GIVEN INSTRUCTION. Reproduce all of the data exactly, with no line skipped.

SOURCE DATA.
--------------------

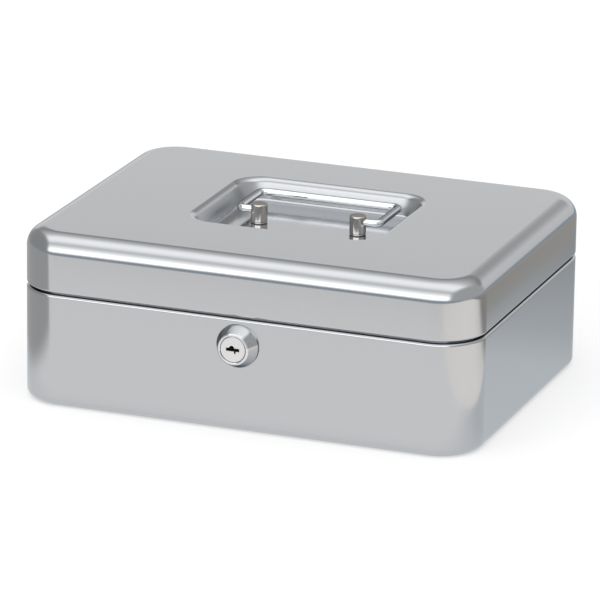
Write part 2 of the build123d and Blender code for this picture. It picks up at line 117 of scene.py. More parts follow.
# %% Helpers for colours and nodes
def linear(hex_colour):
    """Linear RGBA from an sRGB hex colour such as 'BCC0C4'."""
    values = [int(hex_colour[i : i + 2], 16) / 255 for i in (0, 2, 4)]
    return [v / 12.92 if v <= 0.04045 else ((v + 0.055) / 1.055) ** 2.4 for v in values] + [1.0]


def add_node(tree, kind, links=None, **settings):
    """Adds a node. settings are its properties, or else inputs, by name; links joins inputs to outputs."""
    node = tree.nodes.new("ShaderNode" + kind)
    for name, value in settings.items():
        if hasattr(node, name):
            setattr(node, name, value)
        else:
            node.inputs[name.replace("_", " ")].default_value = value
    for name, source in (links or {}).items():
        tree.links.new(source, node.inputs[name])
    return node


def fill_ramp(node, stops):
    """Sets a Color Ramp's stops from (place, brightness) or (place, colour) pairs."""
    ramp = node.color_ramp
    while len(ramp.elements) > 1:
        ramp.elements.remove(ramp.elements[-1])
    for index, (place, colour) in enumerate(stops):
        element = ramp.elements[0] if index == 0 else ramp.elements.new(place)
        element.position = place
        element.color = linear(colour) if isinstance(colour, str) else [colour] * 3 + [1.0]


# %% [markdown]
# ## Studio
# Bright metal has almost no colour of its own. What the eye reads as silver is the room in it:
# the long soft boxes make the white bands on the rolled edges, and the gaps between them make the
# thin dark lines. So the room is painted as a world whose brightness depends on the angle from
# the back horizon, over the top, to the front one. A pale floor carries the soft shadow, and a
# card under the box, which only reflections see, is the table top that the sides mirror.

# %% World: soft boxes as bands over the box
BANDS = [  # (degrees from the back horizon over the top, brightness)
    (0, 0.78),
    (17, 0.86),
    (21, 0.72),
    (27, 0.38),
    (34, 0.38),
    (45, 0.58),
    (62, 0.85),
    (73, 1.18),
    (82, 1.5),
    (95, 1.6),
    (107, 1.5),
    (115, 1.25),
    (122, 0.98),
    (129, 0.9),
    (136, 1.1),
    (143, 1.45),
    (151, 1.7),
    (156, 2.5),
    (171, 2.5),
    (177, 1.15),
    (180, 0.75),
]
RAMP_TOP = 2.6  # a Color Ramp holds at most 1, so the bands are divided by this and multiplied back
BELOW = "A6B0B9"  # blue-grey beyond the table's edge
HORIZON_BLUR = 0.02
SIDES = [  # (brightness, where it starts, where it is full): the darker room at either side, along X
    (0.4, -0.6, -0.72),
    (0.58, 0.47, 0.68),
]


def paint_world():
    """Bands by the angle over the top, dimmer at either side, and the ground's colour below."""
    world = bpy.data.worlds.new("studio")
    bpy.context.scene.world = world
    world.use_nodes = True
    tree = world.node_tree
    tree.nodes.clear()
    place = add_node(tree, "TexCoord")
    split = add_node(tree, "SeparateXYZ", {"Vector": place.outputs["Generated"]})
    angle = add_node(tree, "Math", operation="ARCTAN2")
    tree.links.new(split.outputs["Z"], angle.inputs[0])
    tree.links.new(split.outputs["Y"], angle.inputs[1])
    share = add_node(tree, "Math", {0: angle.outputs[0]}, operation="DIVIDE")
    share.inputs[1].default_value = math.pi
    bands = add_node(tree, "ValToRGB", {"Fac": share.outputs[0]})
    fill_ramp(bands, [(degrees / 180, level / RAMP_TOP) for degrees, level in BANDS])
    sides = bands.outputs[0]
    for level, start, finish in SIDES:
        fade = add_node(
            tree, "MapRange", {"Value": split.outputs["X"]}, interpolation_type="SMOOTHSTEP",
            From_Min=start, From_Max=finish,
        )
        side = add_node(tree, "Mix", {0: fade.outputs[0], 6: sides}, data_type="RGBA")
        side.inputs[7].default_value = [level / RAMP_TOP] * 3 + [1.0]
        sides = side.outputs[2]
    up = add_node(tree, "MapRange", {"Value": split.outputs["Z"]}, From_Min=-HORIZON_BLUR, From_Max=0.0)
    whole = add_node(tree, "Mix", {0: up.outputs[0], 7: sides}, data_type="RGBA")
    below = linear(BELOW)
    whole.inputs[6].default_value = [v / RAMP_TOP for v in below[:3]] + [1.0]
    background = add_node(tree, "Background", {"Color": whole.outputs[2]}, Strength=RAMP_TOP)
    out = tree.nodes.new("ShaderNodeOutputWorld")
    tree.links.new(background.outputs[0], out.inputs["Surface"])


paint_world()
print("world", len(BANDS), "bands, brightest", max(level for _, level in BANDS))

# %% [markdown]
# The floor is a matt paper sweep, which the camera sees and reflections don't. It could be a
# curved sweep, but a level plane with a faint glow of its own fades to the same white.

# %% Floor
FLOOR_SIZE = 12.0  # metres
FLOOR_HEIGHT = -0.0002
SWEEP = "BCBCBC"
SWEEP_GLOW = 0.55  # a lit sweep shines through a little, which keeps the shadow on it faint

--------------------

ANSWER BELOW.
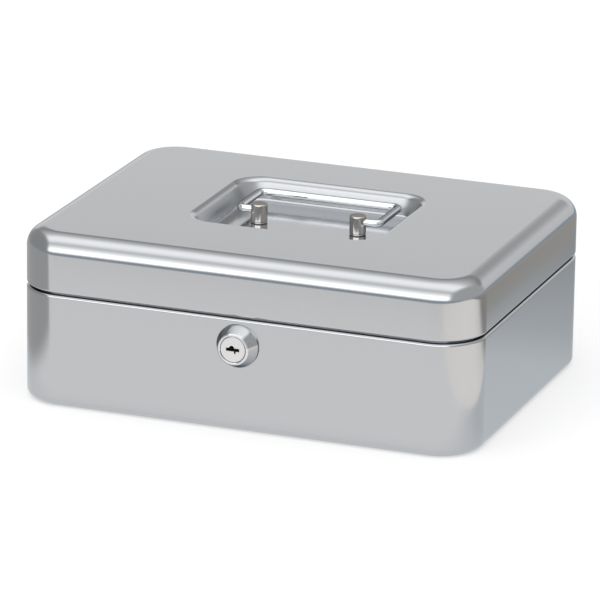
Write part 2 of the build123d and Blender code for this picture. It picks up at line 117 of scene.py. More parts follow.
# %% Helpers for colours and nodes
def linear(hex_colour):
    """Linear RGBA from an sRGB hex colour such as 'BCC0C4'."""
    values = [int(hex_colour[i : i + 2], 16) / 255 for i in (0, 2, 4)]
    return [v / 12.92 if v <= 0.04045 else ((v + 0.055) / 1.055) ** 2.4 for v in values] + [1.0]


def add_node(tree, kind, links=None, **settings):
    """Adds a node. settings are its properties, or else inputs, by name; links joins inputs to outputs."""
    node = tree.nodes.new("ShaderNode" + kind)
    for name, value in settings.items():
        if hasattr(node, name):
            setattr(node, name, value)
        else:
            node.inputs[name.replace("_", " ")].default_value = value
    for name, source in (links or {}).items():
        tree.links.new(source, node.inputs[name])
    return node


def fill_ramp(node, stops):
    """Sets a Color Ramp's stops from (place, brightness) or (place, colour) pairs."""
    ramp = node.color_ramp
    while len(ramp.elements) > 1:
        ramp.elements.remove(ramp.elements[-1])
    for index, (place, colour) in enumerate(stops):
        element = ramp.elements[0] if index == 0 else ramp.elements.new(place)
        element.position = place
        element.color = linear(colour) if isinstance(colour, str) else [colour] * 3 + [1.0]


# %% [markdown]
# ## Studio
# Bright metal has almost no colour of its own. What the eye reads as silver is the room in it:
# the long soft boxes make the white bands on the rolled edges, and the gaps between them make the
# thin dark lines. So the room is painted as a world whose brightness depends on the angle from
# the back horizon, over the top, to the front one. A pale floor carries the soft shadow, and a
# card under the box, which only reflections see, is the table top that the sides mirror.

# %% World: soft boxes as bands over the box
BANDS = [  # (degrees from the back horizon over the top, brightness)
    (0, 0.78),
    (17, 0.86),
    (21, 0.72),
    (27, 0.38),
    (34, 0.38),
    (45, 0.58),
    (62, 0.85),
    (73, 1.18),
    (82, 1.5),
    (95, 1.6),
    (107, 1.5),
    (115, 1.25),
    (122, 0.98),
    (129, 0.9),
    (136, 1.1),
    (143, 1.45),
    (151, 1.7),
    (156, 2.5),
    (171, 2.5),
    (177, 1.15),
    (180, 0.75),
]
RAMP_TOP = 2.6  # a Color Ramp holds at most 1, so the bands are divided by this and multiplied back
BELOW = "A6B0B9"  # blue-grey beyond the table's edge
HORIZON_BLUR = 0.02
SIDES = [  # (brightness, where it starts, where it is full): the darker room at either side, along X
    (0.4, -0.6, -0.72),
    (0.58, 0.47, 0.68),
]


def paint_world():
    """Bands by the angle over the top, dimmer at either side, and the ground's colour below."""
    world = bpy.data.worlds.new("studio")
    bpy.context.scene.world = world
    world.use_nodes = True
    tree = world.node_tree
    tree.nodes.clear()
    place = add_node(tree, "TexCoord")
    split = add_node(tree, "SeparateXYZ", {"Vector": place.outputs["Generated"]})
    angle = add_node(tree, "Math", operation="ARCTAN2")
    tree.links.new(split.outputs["Z"], angle.inputs[0])
    tree.links.new(split.outputs["Y"], angle.inputs[1])
    share = add_node(tree, "Math", {0: angle.outputs[0]}, operation="DIVIDE")
    share.inputs[1].default_value = math.pi
    bands = add_node(tree, "ValToRGB", {"Fac": share.outputs[0]})
    fill_ramp(bands, [(degrees / 180, level / RAMP_TOP) for degrees, level in BANDS])
    sides = bands.outputs[0]
    for level, start, finish in SIDES:
        fade = add_node(
            tree, "MapRange", {"Value": split.outputs["X"]}, interpolation_type="SMOOTHSTEP",
            From_Min=start, From_Max=finish,
        )
        side = add_node(tree, "Mix", {0: fade.outputs[0], 6: sides}, data_type="RGBA")
        side.inputs[7].default_value = [level / RAMP_TOP] * 3 + [1.0]
        sides = side.outputs[2]
    up = add_node(tree, "MapRange", {"Value": split.outputs["Z"]}, From_Min=-HORIZON_BLUR, From_Max=0.0)
    whole = add_node(tree, "Mix", {0: up.outputs[0], 7: sides}, data_type="RGBA")
    below = linear(BELOW)
    whole.inputs[6].default_value = [v / RAMP_TOP for v in below[:3]] + [1.0]
    background = add_node(tree, "Background", {"Color": whole.outputs[2]}, Strength=RAMP_TOP)
    out = tree.nodes.new("ShaderNodeOutputWorld")
    tree.links.new(background.outputs[0], out.inputs["Surface"])


paint_world()
print("world", len(BANDS), "bands, brightest", max(level for _, level in BANDS))

# %% [markdown]
# The floor is a matt paper sweep, which the camera sees and reflections don't. It could be a
# curved sweep, but a level plane with a faint glow of its own fades to the same white.

# %% Floor
FLOOR_SIZE = 12.0  # metres
FLOOR_HEIGHT = -0.0002
SWEEP = "BCBCBC"
SWEEP_GLOW = 0.55  # a lit sweep shines through a little, which keeps the shadow on it faint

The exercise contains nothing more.